Dieses stimmige Musikensemble gibt dem Tanz die nötigen Impulse für seine eigene, kraftvolle Erzählebene. Paar konzentriert sich dabei auf die emotionale Schicht der Johannes-Passion. Ein paar stilisierte Elemente deuten die Szene im Garten Getsemani an, in der Jesus verhaftet wird. Ansonsten hat Paar als sein eigener Bühnenbildner die Bühne weitgehend leer gelassen. Lediglich ein breiter Kasten wird als Spielelement über die Bühne geschoben, als Symbol fürs Kreuz, als zweite Spielebene oder eben als Tisch fürs Abendmahl.
Hoffnung ist überall
Ganz auf bühnenrealistische Momente will Paar dabei nicht verzichten: Petrus fuchtelt energisch mit dem Schwert, und Judas küsst zum Eingangschor „Herr, unser Herrscher“ nicht den einen Jesus, sondern etliche aus dem Tanzensemble. Damit wird Paars spirituelle Grundidee deutlich: Jesus ist weniger eine konkrete Person, sondern eine universelle Idee. Damit transzendiert er seine Geschichte. Dadurch schafft er auch die Voraussetzung, um mit dem Tanz die Musik nicht nur zu bebildern, sondern bewusst den harten Kontrast zu suchen und die eigene Erzählebene zu finden.
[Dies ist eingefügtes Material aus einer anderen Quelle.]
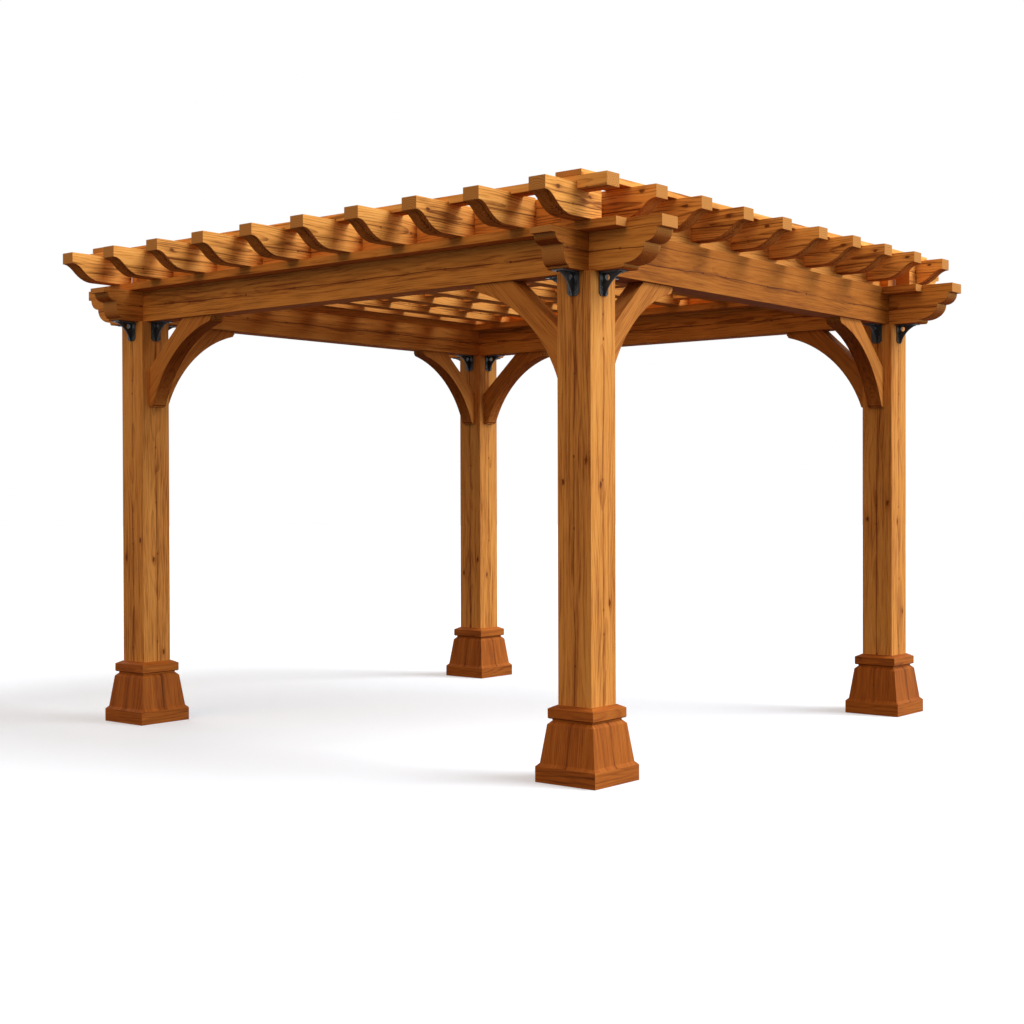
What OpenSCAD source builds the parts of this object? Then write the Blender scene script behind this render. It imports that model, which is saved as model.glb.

Das wirft Fragen auf, und manchmal mutet er der Musik auch viel zu – und doch ist die Choreografie immer zutiefst musikalisch. Wenn das Ensemble energisch über die Bühne fetzt, induziert der Stimmungsgehalt der Musik die Energie dafür. Wenn kleine Ensembles Bachs polyphonen Strukturen in Bewegungsmuster übersetzen, wird deutlich, wie genau Paar die Musik kennt. Deshalb wird der Tanz niemals zum Störfaktor, im Gegenteil: Dank hervorragender Lichtregie entstehen bildgewaltige Momente.
So erzählen Hans Henning Paar und sein herausragendes Tanzensemble – sein ehemaliges, muss man sagen – die Johannes-Passion auf der Ebene des Tanzes, ohne die Musik in ihrem Ausdruck zu schmälern. Am Ende gelingt sogar das Kunststück, das Publikum mit einem Moment der Hoffnung in die Nacht zu entlassen. Der Dank dafür schwingt sicher im begeisterten Schlussapplaus mit. Denn was braucht die Welt in diesen Tagen mehr als Hoffnung?